▸ TASK INSTRUCTIONS
Please copy the lines below exactly, from the first one through the line showing "from FreeCAD import".

▸ EXERCISE INPUT
## Start

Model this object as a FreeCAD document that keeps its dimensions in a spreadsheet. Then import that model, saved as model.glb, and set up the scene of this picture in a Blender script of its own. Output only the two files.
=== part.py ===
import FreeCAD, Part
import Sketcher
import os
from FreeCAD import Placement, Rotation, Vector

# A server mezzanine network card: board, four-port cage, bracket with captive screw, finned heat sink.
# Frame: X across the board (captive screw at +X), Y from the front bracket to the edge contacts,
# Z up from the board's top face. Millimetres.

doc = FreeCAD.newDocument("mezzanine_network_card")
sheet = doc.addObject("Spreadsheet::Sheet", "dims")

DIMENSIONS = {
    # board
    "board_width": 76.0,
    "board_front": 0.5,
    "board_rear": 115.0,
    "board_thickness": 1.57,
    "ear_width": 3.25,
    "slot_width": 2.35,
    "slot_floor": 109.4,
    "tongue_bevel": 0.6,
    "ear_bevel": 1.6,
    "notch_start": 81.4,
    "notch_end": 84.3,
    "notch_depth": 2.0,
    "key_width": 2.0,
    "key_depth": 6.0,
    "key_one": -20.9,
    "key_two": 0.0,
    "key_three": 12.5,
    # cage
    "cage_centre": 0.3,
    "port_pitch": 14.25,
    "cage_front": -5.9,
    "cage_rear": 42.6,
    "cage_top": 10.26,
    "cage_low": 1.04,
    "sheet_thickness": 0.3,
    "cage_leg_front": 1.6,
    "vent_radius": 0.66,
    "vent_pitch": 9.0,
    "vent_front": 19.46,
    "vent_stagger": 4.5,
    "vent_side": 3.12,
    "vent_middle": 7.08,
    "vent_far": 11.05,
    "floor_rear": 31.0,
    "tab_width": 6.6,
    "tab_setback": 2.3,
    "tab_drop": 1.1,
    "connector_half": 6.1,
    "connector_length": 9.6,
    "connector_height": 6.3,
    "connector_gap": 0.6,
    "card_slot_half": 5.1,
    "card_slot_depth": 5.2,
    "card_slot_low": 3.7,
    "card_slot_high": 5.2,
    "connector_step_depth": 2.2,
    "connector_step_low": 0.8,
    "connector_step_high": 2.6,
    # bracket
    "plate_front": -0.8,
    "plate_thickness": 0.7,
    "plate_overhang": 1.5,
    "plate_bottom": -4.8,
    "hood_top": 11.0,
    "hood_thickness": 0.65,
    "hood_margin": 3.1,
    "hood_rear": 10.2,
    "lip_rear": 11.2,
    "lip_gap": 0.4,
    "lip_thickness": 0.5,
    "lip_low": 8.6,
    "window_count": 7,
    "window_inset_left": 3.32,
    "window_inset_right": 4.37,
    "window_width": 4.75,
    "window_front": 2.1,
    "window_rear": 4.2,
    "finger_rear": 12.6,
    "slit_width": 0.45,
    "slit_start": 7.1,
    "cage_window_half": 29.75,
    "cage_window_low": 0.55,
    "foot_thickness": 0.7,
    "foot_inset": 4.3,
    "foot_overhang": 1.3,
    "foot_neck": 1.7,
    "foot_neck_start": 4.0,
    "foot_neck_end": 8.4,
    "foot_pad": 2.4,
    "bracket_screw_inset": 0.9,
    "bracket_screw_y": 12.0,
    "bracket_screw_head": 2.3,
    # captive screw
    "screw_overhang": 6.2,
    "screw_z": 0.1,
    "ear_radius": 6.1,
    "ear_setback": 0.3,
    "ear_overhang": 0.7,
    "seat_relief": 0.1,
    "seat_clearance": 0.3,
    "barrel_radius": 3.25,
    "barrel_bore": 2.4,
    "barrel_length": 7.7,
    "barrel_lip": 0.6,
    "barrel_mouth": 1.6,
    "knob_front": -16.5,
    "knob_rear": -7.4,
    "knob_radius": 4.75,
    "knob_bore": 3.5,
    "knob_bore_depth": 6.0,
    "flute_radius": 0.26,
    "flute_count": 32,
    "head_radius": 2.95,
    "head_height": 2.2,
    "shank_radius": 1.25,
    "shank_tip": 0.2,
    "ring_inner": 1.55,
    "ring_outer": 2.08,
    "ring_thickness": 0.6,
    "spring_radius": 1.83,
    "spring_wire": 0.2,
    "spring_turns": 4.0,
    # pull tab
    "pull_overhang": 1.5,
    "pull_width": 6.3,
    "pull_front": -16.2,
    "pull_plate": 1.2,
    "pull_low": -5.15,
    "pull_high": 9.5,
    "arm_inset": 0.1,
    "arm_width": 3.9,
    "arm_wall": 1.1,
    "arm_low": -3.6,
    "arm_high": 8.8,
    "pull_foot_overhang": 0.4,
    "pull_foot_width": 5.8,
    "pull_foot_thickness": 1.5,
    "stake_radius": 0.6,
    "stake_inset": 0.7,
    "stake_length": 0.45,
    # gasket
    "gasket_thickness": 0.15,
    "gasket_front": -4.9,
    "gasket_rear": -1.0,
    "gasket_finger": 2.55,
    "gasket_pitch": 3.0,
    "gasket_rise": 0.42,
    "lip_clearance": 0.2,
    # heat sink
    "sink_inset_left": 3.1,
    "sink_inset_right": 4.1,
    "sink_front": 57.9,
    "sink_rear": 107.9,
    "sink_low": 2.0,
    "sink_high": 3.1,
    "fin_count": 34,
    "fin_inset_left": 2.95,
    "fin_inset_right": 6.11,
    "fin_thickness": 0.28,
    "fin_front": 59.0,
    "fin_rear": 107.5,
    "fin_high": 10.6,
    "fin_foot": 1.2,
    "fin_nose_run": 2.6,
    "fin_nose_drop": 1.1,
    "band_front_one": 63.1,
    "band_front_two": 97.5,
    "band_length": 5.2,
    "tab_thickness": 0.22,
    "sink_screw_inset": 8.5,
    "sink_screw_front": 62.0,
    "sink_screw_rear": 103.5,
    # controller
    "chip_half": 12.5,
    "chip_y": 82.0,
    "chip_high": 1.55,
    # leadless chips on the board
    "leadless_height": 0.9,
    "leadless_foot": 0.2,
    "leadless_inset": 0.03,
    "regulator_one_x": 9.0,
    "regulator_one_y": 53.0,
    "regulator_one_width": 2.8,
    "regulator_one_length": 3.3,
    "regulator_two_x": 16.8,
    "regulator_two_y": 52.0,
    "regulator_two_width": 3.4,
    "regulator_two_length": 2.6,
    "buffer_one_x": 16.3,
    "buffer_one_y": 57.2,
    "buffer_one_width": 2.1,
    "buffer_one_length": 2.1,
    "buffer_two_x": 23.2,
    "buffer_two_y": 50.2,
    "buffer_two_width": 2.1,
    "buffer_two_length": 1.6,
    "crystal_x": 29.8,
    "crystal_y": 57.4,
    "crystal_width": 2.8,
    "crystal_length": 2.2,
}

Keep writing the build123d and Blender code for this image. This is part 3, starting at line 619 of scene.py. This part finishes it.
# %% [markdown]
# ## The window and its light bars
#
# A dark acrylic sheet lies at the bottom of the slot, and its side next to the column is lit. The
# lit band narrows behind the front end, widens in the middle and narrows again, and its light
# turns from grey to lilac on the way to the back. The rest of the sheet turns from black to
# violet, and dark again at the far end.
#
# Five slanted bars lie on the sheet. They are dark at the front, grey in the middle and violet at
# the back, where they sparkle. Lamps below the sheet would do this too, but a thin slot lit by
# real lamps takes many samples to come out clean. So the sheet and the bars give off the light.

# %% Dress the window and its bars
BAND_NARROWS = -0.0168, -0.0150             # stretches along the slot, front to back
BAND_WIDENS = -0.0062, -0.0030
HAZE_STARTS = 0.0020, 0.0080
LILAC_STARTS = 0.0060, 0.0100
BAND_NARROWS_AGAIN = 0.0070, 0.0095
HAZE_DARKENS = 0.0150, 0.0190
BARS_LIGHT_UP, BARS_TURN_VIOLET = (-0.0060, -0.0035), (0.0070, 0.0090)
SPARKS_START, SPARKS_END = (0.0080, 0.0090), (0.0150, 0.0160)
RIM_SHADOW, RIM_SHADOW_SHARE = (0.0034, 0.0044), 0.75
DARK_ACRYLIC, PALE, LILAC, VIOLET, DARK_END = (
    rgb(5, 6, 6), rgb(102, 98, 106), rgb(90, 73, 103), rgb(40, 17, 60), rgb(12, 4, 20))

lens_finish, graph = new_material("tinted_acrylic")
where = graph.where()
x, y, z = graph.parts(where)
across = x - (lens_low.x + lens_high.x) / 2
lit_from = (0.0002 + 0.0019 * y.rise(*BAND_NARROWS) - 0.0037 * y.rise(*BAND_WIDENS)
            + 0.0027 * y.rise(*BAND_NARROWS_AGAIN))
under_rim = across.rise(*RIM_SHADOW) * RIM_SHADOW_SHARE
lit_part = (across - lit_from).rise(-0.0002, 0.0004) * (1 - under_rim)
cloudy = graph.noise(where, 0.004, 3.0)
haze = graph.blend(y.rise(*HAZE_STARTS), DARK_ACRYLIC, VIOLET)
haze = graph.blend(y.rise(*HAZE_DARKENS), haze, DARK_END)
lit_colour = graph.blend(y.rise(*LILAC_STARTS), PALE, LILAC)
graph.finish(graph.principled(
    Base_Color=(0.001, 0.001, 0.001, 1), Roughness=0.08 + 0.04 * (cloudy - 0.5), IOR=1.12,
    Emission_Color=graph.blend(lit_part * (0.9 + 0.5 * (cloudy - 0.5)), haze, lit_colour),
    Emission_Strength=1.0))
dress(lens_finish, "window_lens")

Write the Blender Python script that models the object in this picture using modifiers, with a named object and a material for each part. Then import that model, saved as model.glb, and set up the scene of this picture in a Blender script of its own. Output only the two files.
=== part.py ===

## End

▸ RESPONSE
Model this object as a FreeCAD document that keeps its dimensions in a spreadsheet. Then import that model, saved as model.glb, and set up the scene of this picture in a Blender script of its own. Output only the two files.
=== part.py ===
import FreeCAD, Part
import Sketcher
import os
from FreeCAD import Placement, Rotation, Vector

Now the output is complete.